- _Set task_
Repeat every line below exactly as it reads.

- _Data segment_
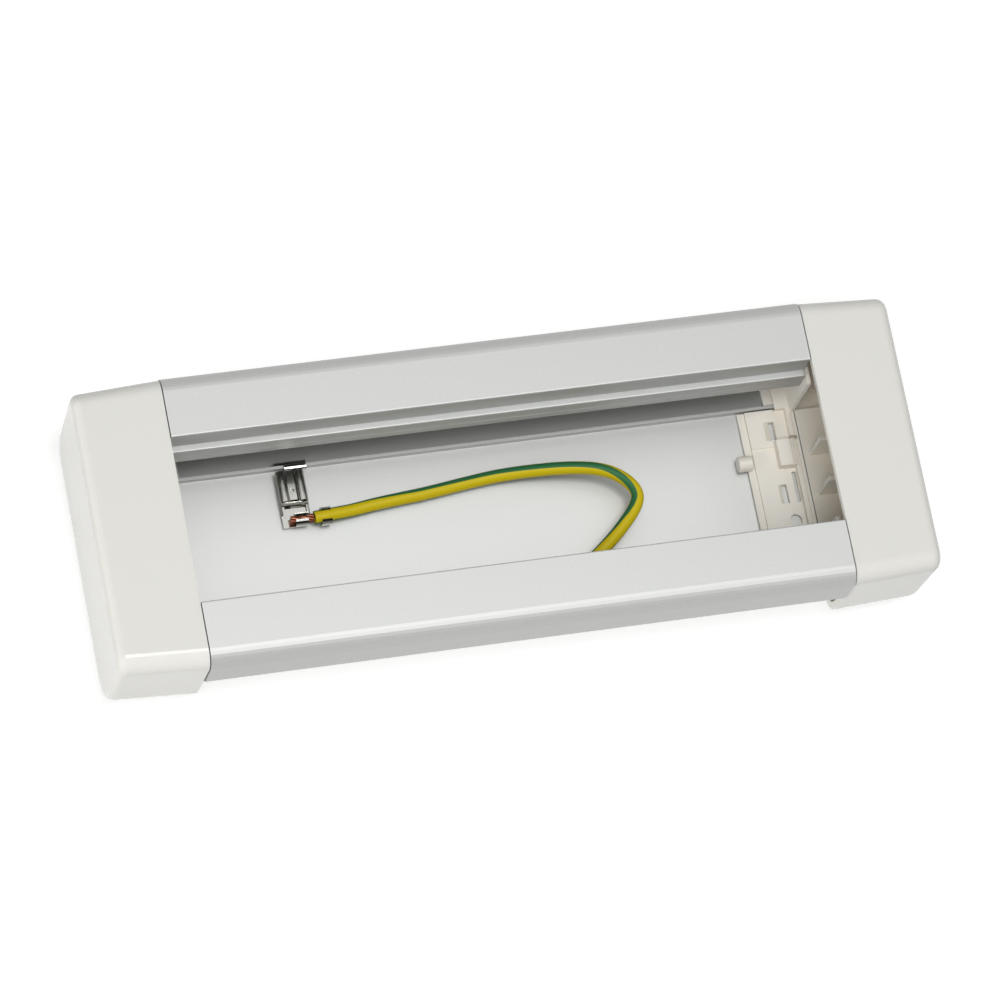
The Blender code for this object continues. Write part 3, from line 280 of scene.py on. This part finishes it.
def spun(profile, steps, close=False):
    """A bmesh of (distance along X, radius) points spun round X."""
    spin = bmesh.new()
    verts = [spin.verts.new((along, 0.0, radius)) for along, radius in profile]
    if close:
        verts.append(verts[0])
    for before, after in zip(verts, verts[1:]):
        spin.edges.new((before, after))
    bmesh.ops.spin(spin, geom=spin.verts[:] + spin.edges[:], cent=(0, 0, 0), axis=(1, 0, 0),
                   angle=2 * math.pi, steps=steps, use_merge=True)
    bmesh.ops.remove_doubles(spin, verts=spin.verts, dist=1e-6)
    bmesh.ops.recalc_face_normals(spin, faces=spin.faces)
    return spin


collar_work = spun(COLLAR_PROFILE, SPIN_STEPS, close=True)
collar_work.transform(ferrule_frame)
collar = add_piece("ferrule_collar", collar_work, ("lead_ferrule",))
tube_work = spun(TUBE_PROFILE, SPIN_STEPS)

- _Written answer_
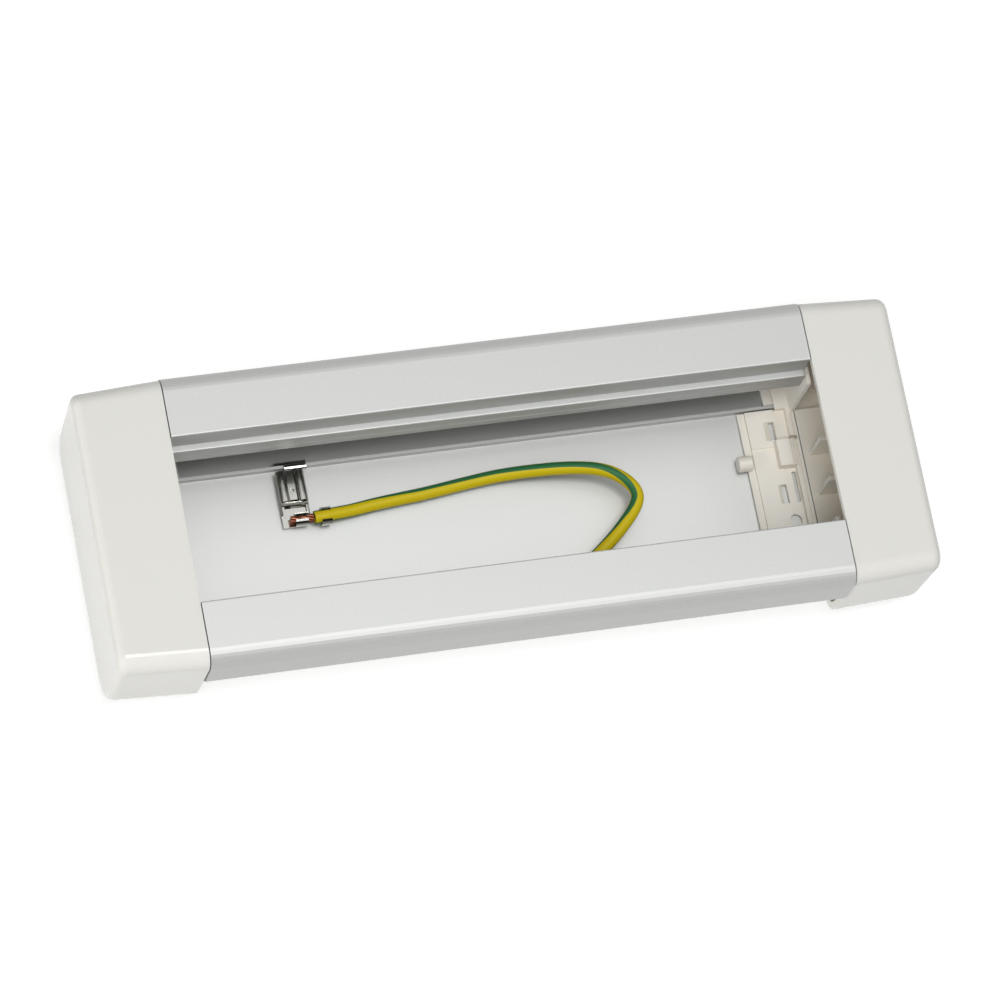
The Blender code for this object continues. Write part 3, from line 280 of scene.py on. This part finishes it.
def spun(profile, steps, close=False):
    """A bmesh of (distance along X, radius) points spun round X."""
    spin = bmesh.new()
    verts = [spin.verts.new((along, 0.0, radius)) for along, radius in profile]
    if close:
        verts.append(verts[0])
    for before, after in zip(verts, verts[1:]):
        spin.edges.new((before, after))
    bmesh.ops.spin(spin, geom=spin.verts[:] + spin.edges[:], cent=(0, 0, 0), axis=(1, 0, 0),
                   angle=2 * math.pi, steps=steps, use_merge=True)
    bmesh.ops.remove_doubles(spin, verts=spin.verts, dist=1e-6)
    bmesh.ops.recalc_face_normals(spin, faces=spin.faces)
    return spin


collar_work = spun(COLLAR_PROFILE, SPIN_STEPS, close=True)
collar_work.transform(ferrule_frame)
collar = add_piece("ferrule_collar", collar_work, ("lead_ferrule",))
tube_work = spun(TUBE_PROFILE, SPIN_STEPS)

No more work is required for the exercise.